Treasury Secretary John Snow has been no exception in the bandwagon touting the achievements of the Bush administration while downplaying the fact that the nation's debt limit will be reached in a matter of days. For the past few months, Snow has been one of the most vocal proponents of the president's economic plan, particularly tax cuts. And while Snow hasn't shied away from stumping for Bush in the battleground states, senior Treasury officials too have been paraded out far from Washington into politically sensitive areas including West Virginia and Pennsylvania, largely to sing the virtues of extending the tax cuts introduced by the Bush administration.
On Monday, Snow stepped up his pitch for the administration following the president's signing of the latest tax relief act, even though it was also the day key House Democrats wrote him an official letter asking him to explain how the government plans to move forward as the debt ceiling will soon be reached. The government has been borrowing money by issuing U.S. Treasury securities, and those funds have been used to finance the government's day-to-day operations.
Nevertheless, Snow tried to keep quiet about the debt problem, and instead focused more on singing the praises of the latest tax legislation signed by Bush earlier in the day. The tax relief bill authorized by the president was the fourth to be approved in four years, and is expected to affect nearly 95 million U.S. taxpayers to the tune of $146 billion, which will largely help middle-income families keep more of their paychecks, unlike some other tax breaks that have helped the top-tier income bracket more than the average wage earner.
The new tax law will keep tax credit per-child at $1,000 for the next five years, and extend the broader 10 percent tax bracket for six years, cutting taxes for almost all taxpayers across the country.
The tax break "will keep our economic recovery on track...some of the biggest winners...are the lower and middle-income families," Snow said.
In fact, even Democratic presidential candidate John Kerry has not disputed the positive impact the extension of the tax breaks will have on economic growth, as he too supported Bush's latest tax relief package in principal. But Kerry has proposed that families making more than $200,000 be exempted from the cuts. The money saved by limiting the number of taxpayers who would benefit from the cuts would be used on healthcare and education, according to Democratic policymakers.

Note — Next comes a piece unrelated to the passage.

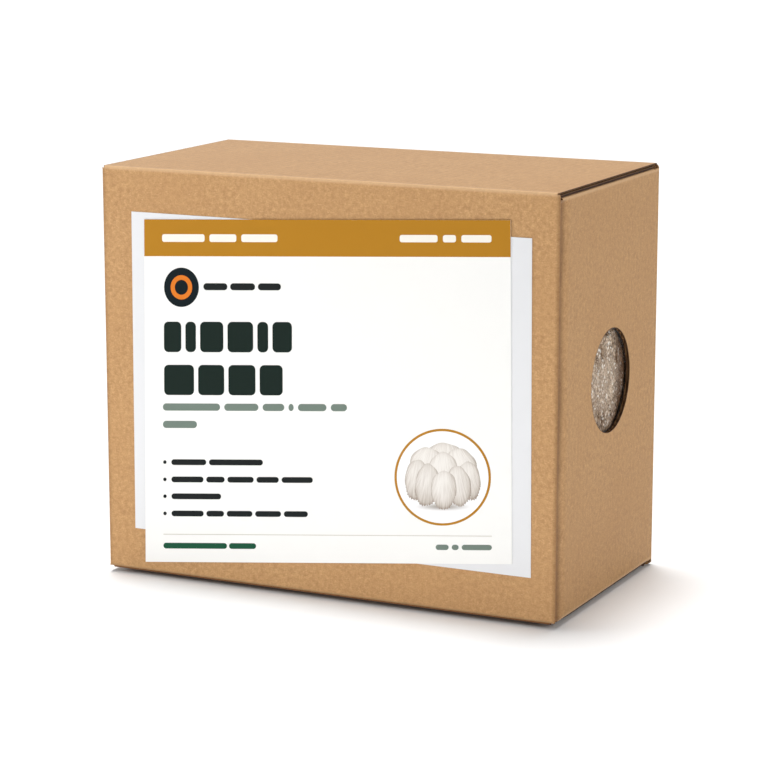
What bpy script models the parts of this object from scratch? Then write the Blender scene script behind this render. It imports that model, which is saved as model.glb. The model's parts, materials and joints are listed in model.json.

And therein lies the problem regarding continuing and expanding tax relief, even for the wealthiest of Americans. While the tax cuts of 2001 certainly played a key role in keeping the U.S. economy from sinking into a deep recession, critics of the Bush tax plan argue that the cuts are coming at a time when government expenditure continues to surge, particularly to addressing ever-growing homeland security needs and to meet soaring military costs.
Increased spending, coupled with the tax cuts, have led the U.S. budget deficit to surge, and on Monday, the Bush administration told Congress once again that it should raise the ceiling on the national debt currently at $7.4 trillion. Treasury has warned that that limit should be reached within the next few days, and department spokesman Rob Nichols told reporters that "right before we hit it, we will notify Congress. That forecast is made on a day-to-day basis."
Key House Democrats made clear their objection to the ballooning debt, as they sent a letter to the treasury secretary Monday to request a meeting to discuss the limit and what options there are to keep spending under control. It was the second such letter Snow received from the House members, but the secretary failed to respond to the first.
"Our debt has been growing markedly faster than our economy's ability to repay it, thanks in large measure to tax cuts proposed and enacted into law by the administration and congressional Republicans," said Charles Rangel (D-NY), John Spratt, D-SC, and Charles Stenholm, D-TX, in their joint letter as they pressed the administration to take steps to balance the budget.
Treasury's Nichols said that Snow will respond to the latest letter "soon," but added that the administration had been calling on Congress to act on the debt ceiling issue for months.
In an interview with CNBC later Monday when he was questioned about when the government could stop cutting taxes and start addressing the debt issue, however, Snow said that cutting taxes never had to be an option for keeping national debt levels under control. Rather, the treasury secretary reiterated that with robust growth, the U.S. economy should be able to afford the tax cuts in the longer-term.